Three energy companies have agreed to fines totaling $785,000 following investigations by the California Air Resources Board (CARB). All three companies violated provisions of the Low Carbon Fuel Standard (LCFS).
SK Energy Americas agreed to a $395,000 penalty for failure to meet the carbon intensity target for 2014.
Alon USA and subsidiary, Paramount Petroleum have agreed to pay a $300,000 civil judgment for failure to accurately report fuel transactions.
Kern Oil & Refining agreed to a penalty of $90,000 and forfeiture of 15,838 LCFS credits for misreporting the type of low carbon fuel it sold (These credits are currently worth nearly two million dollars.)
CARB first approved the LCFS in 2010 with compliance starting in 2011. The LCFS requires that companies producing fuel for use in California lower the carbon in their production process 10% by 2020.
The regulation requires that fuel suppliers meet, on an annual basis, a clean fuel target for the vehicle fuels they sell in California. If an individual fuel they supply is below that annual target its carbon emissions are lower and it generates marketable credits for the producer; fuels above that number generate deficits. If producers are unable to supply enough low-carbon fuels in a year to meet the annual target, they must acquire credits from other fuel suppliers in the marketplace to make up the deficit.
SK Energy Americas agreed to pay the $395,000 penalty because it failed to cover its deficit in 2014.

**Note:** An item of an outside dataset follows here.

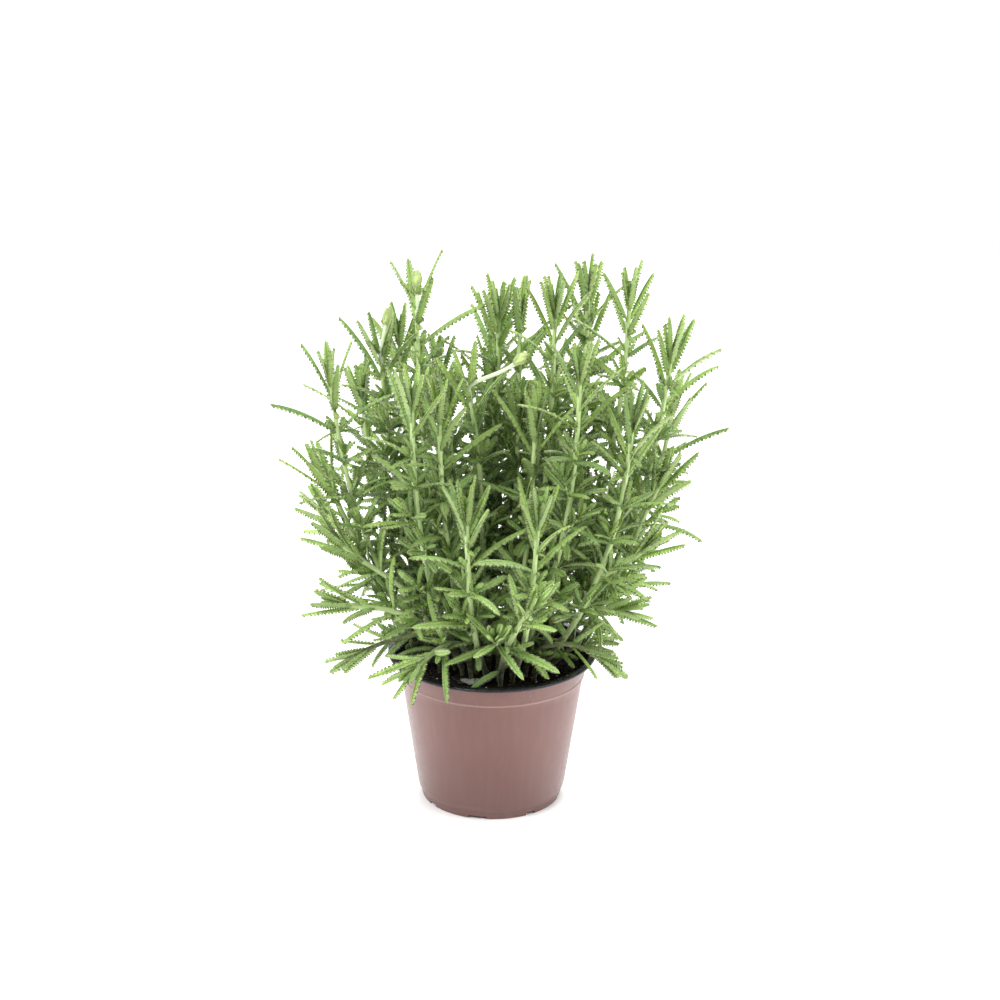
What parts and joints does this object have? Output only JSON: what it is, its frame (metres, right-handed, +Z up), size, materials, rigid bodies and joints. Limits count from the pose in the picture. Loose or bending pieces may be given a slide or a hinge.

All producers are required to accurately report the types of fuel produced for sale in California and transactions for sale of that fuel. CARB took Alon and Paramount to court for their failure to accurately report its sales. Kern Oil was fined for inaccurate reporting of fuel type, and in addition to the fine CARB invalidated the credits associated with the misreported batches of fuel.
The LCFS is a tool critical to achieving California’s 2020 GHG emission reduction goal of a return to 1990 levels. It will also be important in reaching the legislatively mandated 2030 reduction goal of 40% below 1990 levels and 2050 target of reductions 40% below 2030 levels.
CARB is planning to amend the LCFS starting in 2021 to require a 20% reduction in fuel carbon intensity (CI) from a 2010 baseline by 2030.
The amendments also propose smoothing the near-term benchmark schedule by linearly reducing by 1.25% annually from a 5% reduction in 2018 to the 20% value in 2030.
CARB staff is also proposing amendments that broaden the list of fuels subject to the LCFS regulation and alter the opt-in and/or exempt status of particular fuels. Major potential changes include:
Addition of alternative jet fuels (AJF) as opt-in credit-generating fuels. CARB suggests that including AJFs would yield two main benefits. The first is signaling California’s “interest” in addressing a growing source of GHG emissions. The second is that because AJF and renewable diesel 9RD) are often produced in the same facility using the same feedstock, inclusion of AJF may lead to increased investment in facilities, thereby increasing the production of both fuel types.
Removing the opt-in status of fossil compressed natural gas (CNG, hydrogen, and the exemption for propane. The current regulation designates hydrogen and CNG from fossil natural gas as opt-in fuels because they are presumed to have a CI that meets the benchmarks every year. Under the more ambitious CI benchmarks, however, staff anticipates some pathways for these fuels will have a CI that exceeds the benchmarks. Staff is also proposing including propane in the regulation.
Allowing military fuels used in military vehicles to opt in. The LCFS currently exempts all fuels supplied for use in military tactical vehicles and support equipment from both credit and deficit generation. Producers have pointed out that this reduces their incentives to sell low carbon fuels to the military.
Staff is also proposing amendments that add flexibility for accounting for renewable/low-CI electricity used in zero emission vehicle (ZEV) applications, such as electric vehicle charging and hydrogen production via electrolysis.
Staff is also proposing an option to recognize and reward the GHG benefits of shifting EV charging and electrolytic hydrogen load to the periods of time when intermitten renewable electricity might otherwise be curtailed.
CARB is holding a public hearing on 27 April in Sacramento to consider the amendments to the LCFS and to the Regulation on Commercialization of Alternative Diesel Fuels.